-- START --

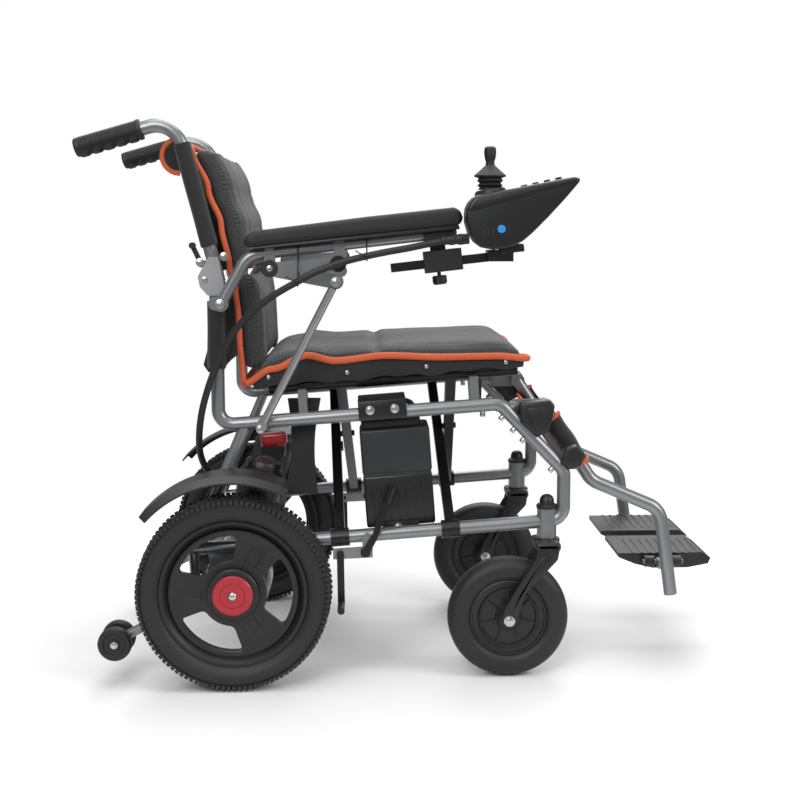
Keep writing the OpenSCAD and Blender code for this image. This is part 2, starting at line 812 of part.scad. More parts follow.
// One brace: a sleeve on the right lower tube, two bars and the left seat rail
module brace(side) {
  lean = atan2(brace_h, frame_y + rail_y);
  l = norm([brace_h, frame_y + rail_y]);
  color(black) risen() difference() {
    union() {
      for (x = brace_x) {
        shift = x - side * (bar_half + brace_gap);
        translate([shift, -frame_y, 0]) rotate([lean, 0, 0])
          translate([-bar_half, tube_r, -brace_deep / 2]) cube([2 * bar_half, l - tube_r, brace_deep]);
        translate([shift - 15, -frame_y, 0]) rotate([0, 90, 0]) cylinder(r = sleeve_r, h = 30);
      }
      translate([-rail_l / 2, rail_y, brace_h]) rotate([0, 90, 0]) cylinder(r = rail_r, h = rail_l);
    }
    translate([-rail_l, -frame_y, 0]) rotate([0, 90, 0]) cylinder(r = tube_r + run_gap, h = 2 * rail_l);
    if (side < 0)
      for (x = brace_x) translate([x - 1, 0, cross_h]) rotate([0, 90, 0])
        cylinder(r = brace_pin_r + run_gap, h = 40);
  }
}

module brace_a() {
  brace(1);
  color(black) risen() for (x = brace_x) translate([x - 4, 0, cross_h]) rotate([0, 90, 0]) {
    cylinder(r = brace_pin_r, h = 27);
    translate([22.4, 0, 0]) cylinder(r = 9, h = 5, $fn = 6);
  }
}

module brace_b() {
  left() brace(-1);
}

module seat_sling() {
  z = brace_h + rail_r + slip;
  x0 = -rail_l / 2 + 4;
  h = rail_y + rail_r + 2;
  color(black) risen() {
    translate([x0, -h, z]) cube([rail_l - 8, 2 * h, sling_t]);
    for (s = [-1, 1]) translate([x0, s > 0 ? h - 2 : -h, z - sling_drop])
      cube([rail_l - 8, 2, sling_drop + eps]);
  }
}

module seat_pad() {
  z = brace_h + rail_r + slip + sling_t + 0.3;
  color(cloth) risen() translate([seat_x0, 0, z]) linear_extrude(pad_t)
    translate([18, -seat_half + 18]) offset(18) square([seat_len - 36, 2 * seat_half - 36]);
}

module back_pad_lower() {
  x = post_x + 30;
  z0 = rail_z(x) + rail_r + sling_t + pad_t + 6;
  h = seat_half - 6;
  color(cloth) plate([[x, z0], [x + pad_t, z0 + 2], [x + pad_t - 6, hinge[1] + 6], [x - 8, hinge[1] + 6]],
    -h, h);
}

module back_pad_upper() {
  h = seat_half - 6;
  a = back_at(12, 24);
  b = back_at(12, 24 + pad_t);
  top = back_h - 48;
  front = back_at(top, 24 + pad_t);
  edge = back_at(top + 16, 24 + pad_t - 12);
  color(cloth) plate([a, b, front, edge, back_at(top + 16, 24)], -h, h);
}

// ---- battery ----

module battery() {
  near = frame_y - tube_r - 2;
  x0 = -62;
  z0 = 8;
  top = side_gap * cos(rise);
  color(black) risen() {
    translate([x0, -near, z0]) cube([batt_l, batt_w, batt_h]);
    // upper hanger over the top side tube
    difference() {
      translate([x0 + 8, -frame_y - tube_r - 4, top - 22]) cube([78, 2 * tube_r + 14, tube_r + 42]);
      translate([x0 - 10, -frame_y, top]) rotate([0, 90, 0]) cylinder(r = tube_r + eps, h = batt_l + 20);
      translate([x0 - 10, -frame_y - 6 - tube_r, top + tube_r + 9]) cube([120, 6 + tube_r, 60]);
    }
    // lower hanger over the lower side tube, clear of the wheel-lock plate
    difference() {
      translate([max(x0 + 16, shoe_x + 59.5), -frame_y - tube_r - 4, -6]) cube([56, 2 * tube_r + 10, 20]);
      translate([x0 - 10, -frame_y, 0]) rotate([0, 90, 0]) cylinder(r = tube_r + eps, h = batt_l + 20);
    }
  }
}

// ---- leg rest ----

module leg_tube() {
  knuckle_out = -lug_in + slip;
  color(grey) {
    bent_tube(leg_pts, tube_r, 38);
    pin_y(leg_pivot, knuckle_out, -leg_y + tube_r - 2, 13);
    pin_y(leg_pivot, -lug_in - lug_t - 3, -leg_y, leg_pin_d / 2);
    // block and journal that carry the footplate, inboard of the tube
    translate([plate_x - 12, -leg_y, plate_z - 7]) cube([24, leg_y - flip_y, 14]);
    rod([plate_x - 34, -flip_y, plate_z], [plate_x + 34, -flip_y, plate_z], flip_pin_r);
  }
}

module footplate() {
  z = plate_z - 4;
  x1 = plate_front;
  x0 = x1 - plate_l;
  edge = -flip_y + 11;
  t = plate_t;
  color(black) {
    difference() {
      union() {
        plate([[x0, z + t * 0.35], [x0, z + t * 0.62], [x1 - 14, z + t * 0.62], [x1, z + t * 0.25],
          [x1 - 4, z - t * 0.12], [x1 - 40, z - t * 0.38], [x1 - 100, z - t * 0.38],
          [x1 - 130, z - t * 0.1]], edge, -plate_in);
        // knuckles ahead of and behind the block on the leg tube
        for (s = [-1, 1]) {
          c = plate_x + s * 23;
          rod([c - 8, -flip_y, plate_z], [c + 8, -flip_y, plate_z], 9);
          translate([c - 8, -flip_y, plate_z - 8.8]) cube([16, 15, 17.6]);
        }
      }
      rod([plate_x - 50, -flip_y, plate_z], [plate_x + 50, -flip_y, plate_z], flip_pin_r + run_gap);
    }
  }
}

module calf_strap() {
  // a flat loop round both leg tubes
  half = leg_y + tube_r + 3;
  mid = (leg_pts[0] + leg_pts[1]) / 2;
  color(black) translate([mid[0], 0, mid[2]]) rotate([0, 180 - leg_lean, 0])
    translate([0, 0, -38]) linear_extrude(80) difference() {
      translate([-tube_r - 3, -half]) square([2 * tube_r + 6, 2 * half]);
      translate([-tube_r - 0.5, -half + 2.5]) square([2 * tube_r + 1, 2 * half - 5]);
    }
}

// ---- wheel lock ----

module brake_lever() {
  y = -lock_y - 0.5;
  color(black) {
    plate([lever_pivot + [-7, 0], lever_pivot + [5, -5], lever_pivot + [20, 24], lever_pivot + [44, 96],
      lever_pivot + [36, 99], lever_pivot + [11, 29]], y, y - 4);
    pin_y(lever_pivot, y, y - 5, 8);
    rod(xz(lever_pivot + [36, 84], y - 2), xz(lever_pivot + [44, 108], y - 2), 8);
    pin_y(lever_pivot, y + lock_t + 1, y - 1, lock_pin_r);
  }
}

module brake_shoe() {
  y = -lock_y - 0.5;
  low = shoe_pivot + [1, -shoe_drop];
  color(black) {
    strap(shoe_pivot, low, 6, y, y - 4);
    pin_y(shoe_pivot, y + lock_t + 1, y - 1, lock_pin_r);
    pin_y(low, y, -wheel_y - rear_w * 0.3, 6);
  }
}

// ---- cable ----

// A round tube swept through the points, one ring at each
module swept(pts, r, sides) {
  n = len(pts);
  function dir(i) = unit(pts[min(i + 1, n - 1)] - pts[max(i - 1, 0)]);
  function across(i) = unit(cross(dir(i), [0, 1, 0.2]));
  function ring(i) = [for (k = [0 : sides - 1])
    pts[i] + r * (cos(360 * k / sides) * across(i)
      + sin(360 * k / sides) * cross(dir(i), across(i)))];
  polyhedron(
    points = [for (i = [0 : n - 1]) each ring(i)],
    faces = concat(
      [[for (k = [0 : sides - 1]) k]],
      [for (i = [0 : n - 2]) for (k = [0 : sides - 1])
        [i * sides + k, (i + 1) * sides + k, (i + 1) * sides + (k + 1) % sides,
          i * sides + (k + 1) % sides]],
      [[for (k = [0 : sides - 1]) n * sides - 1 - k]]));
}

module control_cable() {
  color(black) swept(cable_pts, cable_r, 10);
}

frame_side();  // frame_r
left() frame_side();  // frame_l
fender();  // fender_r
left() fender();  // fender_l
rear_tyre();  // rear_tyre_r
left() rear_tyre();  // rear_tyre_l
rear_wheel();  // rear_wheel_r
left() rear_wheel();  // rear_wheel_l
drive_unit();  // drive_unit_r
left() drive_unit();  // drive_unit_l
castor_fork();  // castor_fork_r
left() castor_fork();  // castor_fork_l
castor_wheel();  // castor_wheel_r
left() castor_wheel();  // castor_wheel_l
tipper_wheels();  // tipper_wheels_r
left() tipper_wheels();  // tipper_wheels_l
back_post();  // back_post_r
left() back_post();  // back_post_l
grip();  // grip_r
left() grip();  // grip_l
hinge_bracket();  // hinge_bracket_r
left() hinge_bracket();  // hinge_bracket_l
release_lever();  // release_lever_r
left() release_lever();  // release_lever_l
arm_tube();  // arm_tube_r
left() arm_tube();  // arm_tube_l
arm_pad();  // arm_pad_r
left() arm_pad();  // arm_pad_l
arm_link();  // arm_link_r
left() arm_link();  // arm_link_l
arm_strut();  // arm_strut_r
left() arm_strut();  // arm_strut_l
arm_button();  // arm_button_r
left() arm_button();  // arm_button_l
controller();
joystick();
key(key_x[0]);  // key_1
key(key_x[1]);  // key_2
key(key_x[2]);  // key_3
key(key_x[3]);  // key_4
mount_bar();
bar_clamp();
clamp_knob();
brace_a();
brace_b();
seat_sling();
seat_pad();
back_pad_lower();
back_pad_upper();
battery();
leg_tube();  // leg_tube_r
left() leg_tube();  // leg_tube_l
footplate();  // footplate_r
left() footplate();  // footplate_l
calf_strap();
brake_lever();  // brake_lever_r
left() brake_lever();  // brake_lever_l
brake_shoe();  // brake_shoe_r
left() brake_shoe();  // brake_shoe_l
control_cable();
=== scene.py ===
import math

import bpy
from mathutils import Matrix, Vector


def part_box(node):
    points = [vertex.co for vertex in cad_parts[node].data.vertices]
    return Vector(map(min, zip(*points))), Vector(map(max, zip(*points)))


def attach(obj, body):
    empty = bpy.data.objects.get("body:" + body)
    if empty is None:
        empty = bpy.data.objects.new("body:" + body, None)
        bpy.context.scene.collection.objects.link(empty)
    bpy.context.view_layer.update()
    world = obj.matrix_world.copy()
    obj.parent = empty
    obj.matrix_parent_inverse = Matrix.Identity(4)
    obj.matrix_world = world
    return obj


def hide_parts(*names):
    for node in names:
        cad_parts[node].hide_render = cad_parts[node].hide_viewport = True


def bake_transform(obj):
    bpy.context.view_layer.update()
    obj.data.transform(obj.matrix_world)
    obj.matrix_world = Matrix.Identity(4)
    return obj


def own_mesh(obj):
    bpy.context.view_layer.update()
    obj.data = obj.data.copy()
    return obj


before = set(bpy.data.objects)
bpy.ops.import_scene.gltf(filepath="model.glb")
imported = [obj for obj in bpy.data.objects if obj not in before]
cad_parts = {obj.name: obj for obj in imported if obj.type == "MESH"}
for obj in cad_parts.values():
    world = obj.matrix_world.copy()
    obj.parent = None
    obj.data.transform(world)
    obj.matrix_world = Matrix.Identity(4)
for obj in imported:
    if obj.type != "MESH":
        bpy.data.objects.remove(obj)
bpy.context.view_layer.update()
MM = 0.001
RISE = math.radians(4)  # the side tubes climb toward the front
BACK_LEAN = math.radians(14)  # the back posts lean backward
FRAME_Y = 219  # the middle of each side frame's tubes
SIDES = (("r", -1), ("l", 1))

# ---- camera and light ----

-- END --
-- START --

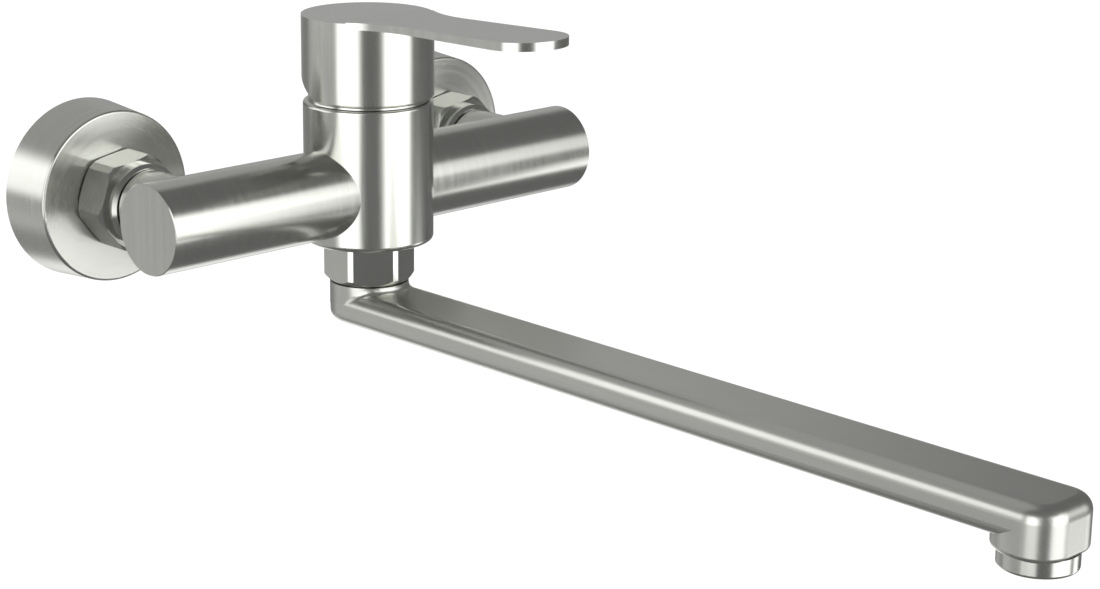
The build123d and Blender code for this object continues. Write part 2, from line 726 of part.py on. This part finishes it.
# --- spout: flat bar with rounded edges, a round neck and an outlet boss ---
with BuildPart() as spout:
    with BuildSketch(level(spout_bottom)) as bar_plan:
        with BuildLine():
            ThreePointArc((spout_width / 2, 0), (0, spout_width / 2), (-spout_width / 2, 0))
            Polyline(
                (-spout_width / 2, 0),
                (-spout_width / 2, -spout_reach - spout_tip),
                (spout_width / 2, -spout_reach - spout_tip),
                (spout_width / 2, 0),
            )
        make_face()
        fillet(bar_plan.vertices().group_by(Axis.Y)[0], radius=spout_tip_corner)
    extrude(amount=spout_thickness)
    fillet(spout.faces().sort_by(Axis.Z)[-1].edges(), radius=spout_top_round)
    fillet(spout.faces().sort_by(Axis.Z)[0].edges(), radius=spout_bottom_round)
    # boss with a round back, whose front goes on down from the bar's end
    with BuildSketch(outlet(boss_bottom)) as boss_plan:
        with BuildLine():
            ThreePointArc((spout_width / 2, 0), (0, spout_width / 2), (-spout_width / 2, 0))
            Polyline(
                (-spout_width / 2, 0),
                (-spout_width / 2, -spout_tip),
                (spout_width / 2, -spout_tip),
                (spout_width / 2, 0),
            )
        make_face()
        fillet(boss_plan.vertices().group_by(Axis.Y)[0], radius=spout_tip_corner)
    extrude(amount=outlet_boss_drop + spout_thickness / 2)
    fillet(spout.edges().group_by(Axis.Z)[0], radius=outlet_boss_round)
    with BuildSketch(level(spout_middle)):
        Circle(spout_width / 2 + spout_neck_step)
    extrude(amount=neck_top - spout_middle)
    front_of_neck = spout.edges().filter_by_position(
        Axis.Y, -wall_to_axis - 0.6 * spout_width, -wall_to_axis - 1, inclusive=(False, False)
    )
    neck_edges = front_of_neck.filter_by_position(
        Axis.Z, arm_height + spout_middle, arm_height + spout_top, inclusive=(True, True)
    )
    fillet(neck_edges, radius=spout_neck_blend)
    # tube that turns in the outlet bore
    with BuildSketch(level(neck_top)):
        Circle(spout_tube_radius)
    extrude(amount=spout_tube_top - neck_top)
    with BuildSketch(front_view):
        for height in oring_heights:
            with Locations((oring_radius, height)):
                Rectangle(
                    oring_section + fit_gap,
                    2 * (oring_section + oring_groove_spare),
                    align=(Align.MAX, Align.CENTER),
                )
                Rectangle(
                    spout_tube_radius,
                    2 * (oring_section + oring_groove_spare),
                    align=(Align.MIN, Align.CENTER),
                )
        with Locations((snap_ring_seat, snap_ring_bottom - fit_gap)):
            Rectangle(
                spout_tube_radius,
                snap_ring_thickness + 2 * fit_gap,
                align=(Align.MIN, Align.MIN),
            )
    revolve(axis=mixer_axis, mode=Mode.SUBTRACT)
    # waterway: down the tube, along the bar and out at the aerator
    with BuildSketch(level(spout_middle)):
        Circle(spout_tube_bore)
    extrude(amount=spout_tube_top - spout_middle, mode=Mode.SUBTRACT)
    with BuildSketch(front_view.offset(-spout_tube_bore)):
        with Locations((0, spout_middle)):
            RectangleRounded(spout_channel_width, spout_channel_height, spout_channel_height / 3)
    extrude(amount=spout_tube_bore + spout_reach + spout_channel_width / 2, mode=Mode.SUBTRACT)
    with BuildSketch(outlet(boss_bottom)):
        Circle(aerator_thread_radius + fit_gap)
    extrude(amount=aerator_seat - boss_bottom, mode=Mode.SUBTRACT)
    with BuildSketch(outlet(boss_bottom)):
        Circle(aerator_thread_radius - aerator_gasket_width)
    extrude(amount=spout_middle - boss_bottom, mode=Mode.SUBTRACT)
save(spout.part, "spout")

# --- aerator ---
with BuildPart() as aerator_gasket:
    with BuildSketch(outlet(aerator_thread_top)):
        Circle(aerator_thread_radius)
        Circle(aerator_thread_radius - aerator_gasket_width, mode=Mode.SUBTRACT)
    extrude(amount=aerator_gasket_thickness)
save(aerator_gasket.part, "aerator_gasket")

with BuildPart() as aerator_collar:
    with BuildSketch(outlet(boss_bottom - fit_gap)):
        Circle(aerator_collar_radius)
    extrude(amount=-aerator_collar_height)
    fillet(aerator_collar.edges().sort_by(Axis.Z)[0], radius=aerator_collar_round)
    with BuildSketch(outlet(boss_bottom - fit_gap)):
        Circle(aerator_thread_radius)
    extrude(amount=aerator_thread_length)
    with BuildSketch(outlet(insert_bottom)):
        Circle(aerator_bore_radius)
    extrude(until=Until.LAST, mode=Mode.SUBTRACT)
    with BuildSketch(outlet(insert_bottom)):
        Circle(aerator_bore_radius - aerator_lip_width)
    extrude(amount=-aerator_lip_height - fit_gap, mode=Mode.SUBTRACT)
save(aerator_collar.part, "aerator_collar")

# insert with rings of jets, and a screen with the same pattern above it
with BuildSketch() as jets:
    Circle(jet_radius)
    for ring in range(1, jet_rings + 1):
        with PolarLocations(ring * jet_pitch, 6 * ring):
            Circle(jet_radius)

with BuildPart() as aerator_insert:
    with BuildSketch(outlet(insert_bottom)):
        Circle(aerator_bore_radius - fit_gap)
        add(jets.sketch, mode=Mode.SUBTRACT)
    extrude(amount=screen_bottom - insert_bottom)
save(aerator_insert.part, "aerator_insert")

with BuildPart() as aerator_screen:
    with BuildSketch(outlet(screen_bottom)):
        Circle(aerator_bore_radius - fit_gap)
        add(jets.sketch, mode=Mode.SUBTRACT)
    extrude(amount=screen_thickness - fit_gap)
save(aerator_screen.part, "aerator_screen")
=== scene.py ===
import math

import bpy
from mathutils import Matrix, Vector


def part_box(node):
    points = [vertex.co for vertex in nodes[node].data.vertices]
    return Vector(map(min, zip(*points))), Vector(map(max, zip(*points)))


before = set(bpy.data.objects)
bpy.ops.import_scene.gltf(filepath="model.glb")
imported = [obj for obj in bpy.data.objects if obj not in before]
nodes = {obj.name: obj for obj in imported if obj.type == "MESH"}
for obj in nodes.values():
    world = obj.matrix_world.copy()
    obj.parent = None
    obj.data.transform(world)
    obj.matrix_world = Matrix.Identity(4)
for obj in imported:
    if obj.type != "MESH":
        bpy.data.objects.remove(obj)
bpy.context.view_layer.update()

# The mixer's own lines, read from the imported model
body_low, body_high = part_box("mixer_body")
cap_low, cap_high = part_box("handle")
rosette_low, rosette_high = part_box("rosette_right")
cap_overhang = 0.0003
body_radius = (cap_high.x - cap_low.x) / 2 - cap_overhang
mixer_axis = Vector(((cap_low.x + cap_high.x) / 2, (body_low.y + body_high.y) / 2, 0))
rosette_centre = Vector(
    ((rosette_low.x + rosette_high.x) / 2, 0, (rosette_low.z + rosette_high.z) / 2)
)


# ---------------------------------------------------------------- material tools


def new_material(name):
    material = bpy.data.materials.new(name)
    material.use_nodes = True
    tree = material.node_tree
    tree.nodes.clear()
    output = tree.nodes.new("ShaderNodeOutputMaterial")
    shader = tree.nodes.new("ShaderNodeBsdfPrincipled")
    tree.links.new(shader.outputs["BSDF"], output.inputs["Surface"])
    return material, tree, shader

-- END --

WHAT YOU WILL DO> Only the lines running from the line with "obj.data = obj.data.copy()" through the line with "# ---- camera" should be repeated, exactly and with both ends kept.

CORRECT OUTPUT>
    obj.data = obj.data.copy()
    return obj


before = set(bpy.data.objects)
bpy.ops.import_scene.gltf(filepath="model.glb")
imported = [obj for obj in bpy.data.objects if obj not in before]
cad_parts = {obj.name: obj for obj in imported if obj.type == "MESH"}
for obj in cad_parts.values():
    world = obj.matrix_world.copy()
    obj.parent = None
    obj.data.transform(world)
    obj.matrix_world = Matrix.Identity(4)
for obj in imported:
    if obj.type != "MESH":
        bpy.data.objects.remove(obj)
bpy.context.view_layer.update()
MM = 0.001
RISE = math.radians(4)  # the side tubes climb toward the front
BACK_LEAN = math.radians(14)  # the back posts lean backward
FRAME_Y = 219  # the middle of each side frame's tubes
SIDES = (("r", -1), ("l", 1))

# ---- camera and light ----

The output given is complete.